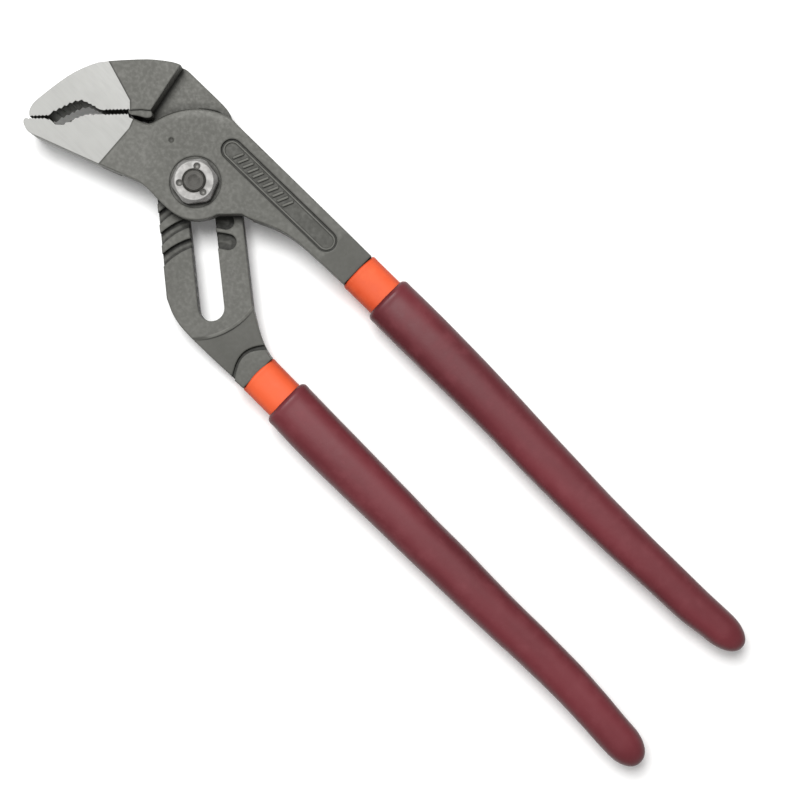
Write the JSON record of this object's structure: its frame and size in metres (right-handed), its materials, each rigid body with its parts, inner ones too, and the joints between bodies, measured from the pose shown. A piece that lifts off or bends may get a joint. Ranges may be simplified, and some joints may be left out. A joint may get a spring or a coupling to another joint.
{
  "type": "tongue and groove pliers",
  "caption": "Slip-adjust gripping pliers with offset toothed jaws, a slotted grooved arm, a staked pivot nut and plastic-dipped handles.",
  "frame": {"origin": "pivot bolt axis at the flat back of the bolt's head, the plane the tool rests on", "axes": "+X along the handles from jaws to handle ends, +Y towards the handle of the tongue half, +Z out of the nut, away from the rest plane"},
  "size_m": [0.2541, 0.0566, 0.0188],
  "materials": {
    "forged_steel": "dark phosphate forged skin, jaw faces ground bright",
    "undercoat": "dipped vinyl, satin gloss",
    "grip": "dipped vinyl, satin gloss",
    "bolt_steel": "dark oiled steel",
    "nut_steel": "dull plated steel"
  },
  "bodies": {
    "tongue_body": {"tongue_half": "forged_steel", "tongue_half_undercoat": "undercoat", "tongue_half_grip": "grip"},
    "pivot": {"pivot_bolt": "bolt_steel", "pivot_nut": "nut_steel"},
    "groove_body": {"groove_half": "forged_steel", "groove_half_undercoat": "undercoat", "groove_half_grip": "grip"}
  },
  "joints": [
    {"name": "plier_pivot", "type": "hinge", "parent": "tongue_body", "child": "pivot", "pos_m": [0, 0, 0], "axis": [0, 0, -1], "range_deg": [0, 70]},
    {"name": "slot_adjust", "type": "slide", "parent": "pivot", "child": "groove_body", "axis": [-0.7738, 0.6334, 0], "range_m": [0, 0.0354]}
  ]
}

---

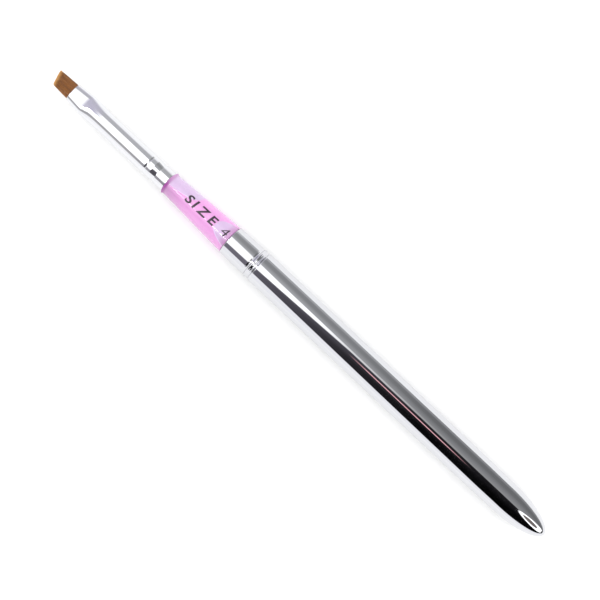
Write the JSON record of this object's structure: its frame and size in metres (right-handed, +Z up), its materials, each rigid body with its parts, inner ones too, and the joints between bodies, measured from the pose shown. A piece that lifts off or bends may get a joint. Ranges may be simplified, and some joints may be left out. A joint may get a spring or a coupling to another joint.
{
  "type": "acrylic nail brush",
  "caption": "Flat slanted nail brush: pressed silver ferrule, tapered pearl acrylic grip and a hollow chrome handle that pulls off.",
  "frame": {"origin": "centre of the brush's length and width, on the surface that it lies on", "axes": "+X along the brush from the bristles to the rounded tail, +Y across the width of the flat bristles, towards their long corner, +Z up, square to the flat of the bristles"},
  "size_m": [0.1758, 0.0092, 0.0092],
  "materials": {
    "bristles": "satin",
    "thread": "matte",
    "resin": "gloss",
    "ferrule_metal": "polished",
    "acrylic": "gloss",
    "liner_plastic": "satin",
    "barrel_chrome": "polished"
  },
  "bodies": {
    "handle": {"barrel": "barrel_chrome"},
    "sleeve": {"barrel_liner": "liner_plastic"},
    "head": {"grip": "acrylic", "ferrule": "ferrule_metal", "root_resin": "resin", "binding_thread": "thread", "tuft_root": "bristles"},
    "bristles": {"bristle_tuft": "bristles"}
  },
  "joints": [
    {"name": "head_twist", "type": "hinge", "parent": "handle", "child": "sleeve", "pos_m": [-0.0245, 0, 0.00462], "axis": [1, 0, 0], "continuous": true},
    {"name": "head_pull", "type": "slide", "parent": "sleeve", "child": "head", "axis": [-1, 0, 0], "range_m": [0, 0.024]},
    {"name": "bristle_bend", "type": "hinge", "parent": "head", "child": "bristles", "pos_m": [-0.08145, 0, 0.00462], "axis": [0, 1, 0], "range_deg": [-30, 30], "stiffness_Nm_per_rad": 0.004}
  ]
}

==

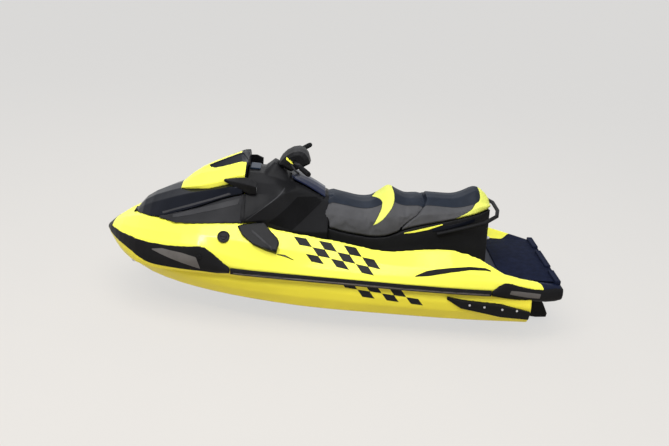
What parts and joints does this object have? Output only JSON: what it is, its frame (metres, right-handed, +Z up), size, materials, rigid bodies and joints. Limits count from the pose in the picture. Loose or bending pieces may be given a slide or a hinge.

§ What you will do
Show every line of the records above that contains the word "between".

§ Task solution
Write the JSON record of this object's structure: its frame and size in metres (right-handed), its materials, each rigid body with its parts, inner ones too, and the joints between bodies, measured from the pose shown. A piece that lifts off or bends may get a joint. Ranges may be simplified, and some joints may be left out. A joint may get a spring or a coupling to another joint.
Write the JSON record of this object's structure: its frame and size in metres (right-handed, +Z up), its materials, each rigid body with its parts, inner ones too, and the joints between bodies, measured from the pose shown. A piece that lifts off or bends may get a joint. Ranges may be simplified, and some joints may be left out. A joint may get a spring or a coupling to another joint.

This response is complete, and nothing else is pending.